With everything in installed and in place, Galpin sent the car over to Racer’s Edge Tuning in Downey, CA for final a final tune and dyno testing. The result: 851 rwhp and 782 lb-ft torque on just 18 pounds of boost and a 100 shot of nitrous. With the car dialed in, Mark was anxious to take his Mustang to the track and he soon enough had some real numbers to brag about. His best time at the local 1/8 mile track is 6.17 @ 110 mph and he easily broke in the 9’s in the 1/4 mile with a best of 9.67 @ 141 mph.

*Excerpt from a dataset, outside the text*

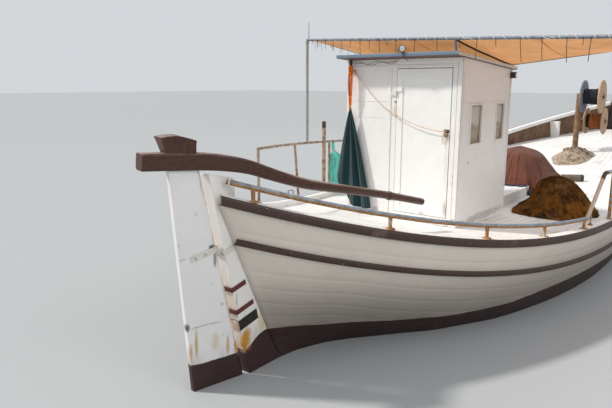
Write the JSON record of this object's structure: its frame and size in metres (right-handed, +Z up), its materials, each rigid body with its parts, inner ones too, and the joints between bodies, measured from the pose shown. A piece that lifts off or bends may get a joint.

While Mark no doubt loves the performance of his Mustang, his favorite part of the car has nothing to do at all with how fast it is. “Though I’m a big performance guy and love track ET’s, I have to admit my favorite part of the car is the custom airbrushing by Bill Coogle throughout the car. It is so unique and draws the attention of everyone who sees the car immediately. The car speaks volumes when it’s in action, but the custom airbrushing sets the car apart if it’s just sitting in a parking lot.” The custom paint can be seen in the engine bay on the custom intake tube and the radiator support cover, as well as the pony logo on the side and front grille and the faux gas cap at the rear.

As with any project car, especially one that pushes the limits of what’s been done before, Mark’s Mustang wasn’t without problems. Ask him if it was worth the time and frustrations, though, and he’ll tell you that it was most definitely worth it. “During the build, there were many times I wanted to quit, but now that it is all finished, the car is a masterpiece and I am very pleased with it. I would like to give special thanks to Steve Carpenter and the entire GAS (Galpin Auto Sports) team for sharing my commitment to build this car.  I would also like to thank Tony at Larry’s Transmissions for all the development and time put into this car, and lastly, but certainly not least, Greg at RET (Racer’s Edge Tuning) for his tuning efforts on the car.”